In short, there are significant issues with public pensions, but they do not amount to a crisis.  In part, pensions’ funding status will improve as the economy and investment returns improve.  Some states and localities already are taking actions to improve their pension funding; at an appropriate time when the economy is stronger, more states and localities can, if necessary, increase their pension trust fund contributions to put them on a path to funding their unfunded liabilities over the next few decades.  A number of states also will need to institute various pension reforms.  But for the reasons cited above, the evidence does not support the claim that states and localities are on the verge of bankruptcy because of massive unfunded pension liabilities.

One thought on “The Fiscal Health of State Pension Funds by Iris J. Lav and Elizabeth McNichol (Center on Budget and Policy Priorities)

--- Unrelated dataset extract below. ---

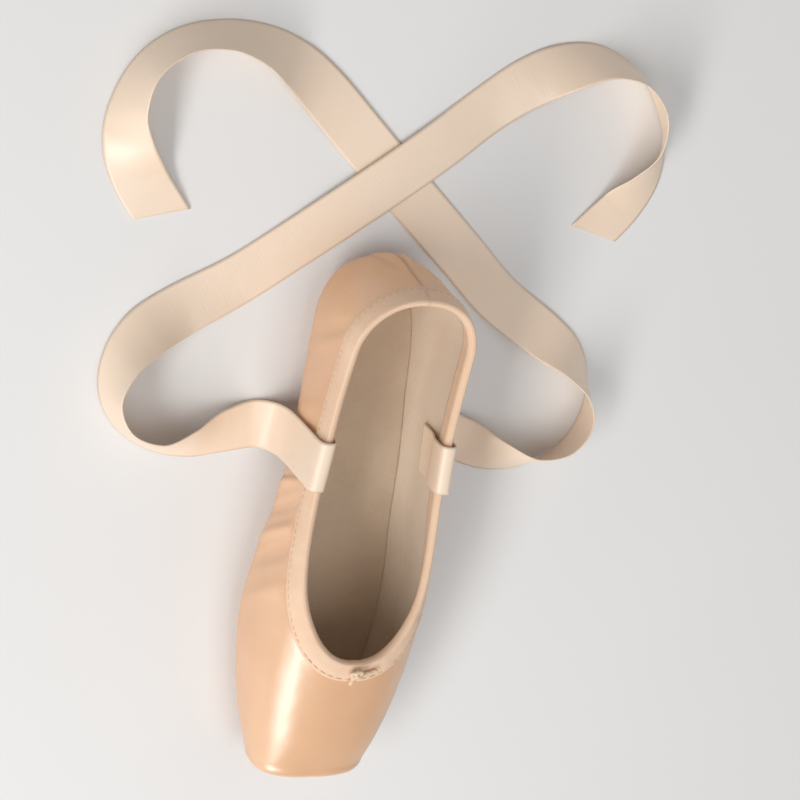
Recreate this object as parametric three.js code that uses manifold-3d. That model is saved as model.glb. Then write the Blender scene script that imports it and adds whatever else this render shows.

  1. Just a quick not of gratitude for this site as it helps to put this matter into a proper perspective. I, for one, and I am sure others as well, have made a somewhat quick rush to judgment on the public pension issues (and the current account challenges for states overall) based upon the primary sources of information — all from the major media (major newpapers and the popular cable TV news shows) — all of which cast this matter in such a way as to suggest that it is not only an immediate concern, but that it calls upon a much larger amount of funding and government budgets than is really the case. It seems that the imperative is overstated (for reasons???).

    Thank you for presenting a more comprehensive explanation of this issue. It certainly helps me to not only understand it — but also to understand the current public policy options in general, along with how I should approach them.

    Again, it helps to put such things in proper perspective.

    But I am a new student at this, so I hope to continue checking into this site, and reading and thinking much more — so thanks again for the presentations and instruction. It is helpful — from any point of view.